GIVEN REQUEST →
Of all the lines in the material, how many include the word "parts"? Reply with the number alone.
⟨
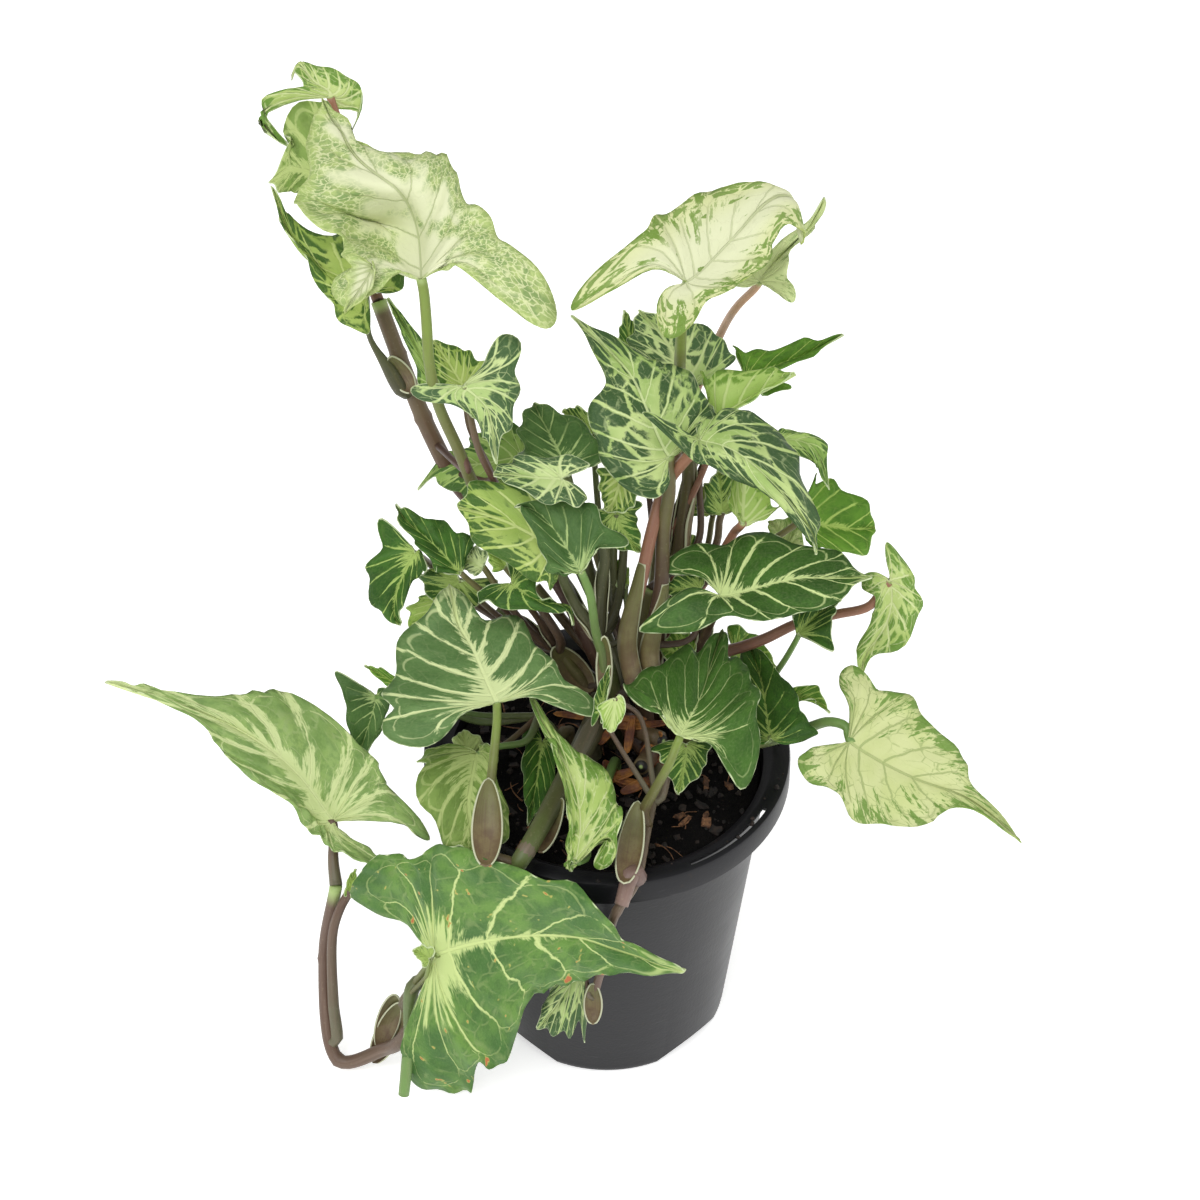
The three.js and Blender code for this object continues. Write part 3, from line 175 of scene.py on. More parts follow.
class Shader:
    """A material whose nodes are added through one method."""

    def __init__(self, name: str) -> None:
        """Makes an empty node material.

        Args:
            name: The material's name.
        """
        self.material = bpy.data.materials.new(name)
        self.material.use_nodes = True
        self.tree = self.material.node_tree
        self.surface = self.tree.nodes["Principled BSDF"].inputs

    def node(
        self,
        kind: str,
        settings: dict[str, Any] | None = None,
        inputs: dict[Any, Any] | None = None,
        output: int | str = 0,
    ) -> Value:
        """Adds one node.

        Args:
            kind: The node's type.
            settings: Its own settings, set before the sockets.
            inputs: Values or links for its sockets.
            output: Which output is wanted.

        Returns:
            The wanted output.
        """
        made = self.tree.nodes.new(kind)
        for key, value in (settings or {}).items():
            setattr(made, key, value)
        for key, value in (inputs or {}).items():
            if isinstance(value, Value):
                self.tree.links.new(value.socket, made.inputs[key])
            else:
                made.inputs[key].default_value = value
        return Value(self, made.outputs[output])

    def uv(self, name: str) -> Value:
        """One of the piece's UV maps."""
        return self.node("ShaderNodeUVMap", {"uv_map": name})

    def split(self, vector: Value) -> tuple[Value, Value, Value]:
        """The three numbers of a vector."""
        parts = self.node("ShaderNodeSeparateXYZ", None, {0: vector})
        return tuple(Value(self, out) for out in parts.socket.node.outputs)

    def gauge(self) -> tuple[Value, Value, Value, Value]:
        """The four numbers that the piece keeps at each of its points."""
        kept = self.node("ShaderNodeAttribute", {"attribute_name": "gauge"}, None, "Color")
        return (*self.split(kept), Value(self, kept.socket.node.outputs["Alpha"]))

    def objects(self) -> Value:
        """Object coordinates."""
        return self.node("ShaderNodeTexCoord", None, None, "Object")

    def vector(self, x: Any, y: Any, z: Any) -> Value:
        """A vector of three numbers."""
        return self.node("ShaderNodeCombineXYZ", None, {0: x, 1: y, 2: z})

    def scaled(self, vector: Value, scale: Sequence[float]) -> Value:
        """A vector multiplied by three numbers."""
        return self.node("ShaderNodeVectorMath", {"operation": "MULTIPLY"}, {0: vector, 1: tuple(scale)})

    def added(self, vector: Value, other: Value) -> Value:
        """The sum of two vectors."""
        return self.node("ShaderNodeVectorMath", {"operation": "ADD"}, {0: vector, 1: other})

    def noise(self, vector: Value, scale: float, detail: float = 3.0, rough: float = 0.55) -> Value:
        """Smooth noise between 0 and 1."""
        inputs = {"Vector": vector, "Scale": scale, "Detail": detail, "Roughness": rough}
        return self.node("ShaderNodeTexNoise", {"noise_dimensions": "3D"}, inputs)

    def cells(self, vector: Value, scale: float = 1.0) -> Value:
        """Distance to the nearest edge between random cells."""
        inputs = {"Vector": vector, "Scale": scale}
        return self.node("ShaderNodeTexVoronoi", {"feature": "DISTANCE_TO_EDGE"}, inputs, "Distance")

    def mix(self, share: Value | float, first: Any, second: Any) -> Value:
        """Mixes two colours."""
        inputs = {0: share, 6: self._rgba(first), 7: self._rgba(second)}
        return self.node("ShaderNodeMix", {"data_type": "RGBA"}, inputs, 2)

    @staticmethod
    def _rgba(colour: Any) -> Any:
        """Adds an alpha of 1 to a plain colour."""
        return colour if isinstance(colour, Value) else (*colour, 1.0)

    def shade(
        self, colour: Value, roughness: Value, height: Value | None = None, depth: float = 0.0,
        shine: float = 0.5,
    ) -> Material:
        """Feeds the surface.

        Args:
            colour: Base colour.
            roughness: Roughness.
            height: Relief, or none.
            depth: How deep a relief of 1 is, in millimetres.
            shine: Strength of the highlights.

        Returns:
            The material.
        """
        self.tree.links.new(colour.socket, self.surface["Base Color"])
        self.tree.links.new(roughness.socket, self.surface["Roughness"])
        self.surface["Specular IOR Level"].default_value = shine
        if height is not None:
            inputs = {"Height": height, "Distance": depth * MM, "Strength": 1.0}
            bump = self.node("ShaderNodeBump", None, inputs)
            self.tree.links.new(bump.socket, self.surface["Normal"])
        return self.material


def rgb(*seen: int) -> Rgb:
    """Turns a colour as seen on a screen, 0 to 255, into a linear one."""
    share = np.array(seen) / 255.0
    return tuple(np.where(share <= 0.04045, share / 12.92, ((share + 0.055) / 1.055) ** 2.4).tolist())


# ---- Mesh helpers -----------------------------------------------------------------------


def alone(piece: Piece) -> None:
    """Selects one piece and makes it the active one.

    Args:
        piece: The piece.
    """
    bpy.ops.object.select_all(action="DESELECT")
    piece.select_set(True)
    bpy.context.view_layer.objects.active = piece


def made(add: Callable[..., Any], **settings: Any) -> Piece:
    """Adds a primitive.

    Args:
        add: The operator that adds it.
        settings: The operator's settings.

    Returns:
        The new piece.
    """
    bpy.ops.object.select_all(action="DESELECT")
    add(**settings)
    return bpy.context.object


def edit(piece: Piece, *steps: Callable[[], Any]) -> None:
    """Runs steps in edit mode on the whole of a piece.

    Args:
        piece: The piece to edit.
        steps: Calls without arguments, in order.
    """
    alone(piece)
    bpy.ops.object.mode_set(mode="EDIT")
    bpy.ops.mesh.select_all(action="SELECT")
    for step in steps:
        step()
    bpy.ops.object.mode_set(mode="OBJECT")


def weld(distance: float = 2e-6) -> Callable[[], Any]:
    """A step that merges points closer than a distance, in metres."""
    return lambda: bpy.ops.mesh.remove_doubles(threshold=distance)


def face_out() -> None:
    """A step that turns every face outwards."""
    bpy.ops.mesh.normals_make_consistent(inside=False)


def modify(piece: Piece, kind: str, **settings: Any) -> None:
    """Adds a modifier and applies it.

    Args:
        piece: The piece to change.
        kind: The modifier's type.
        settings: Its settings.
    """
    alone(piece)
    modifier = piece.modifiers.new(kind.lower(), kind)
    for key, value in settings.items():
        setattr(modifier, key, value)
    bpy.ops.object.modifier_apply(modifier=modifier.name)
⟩
WORKED SOLUTION →
3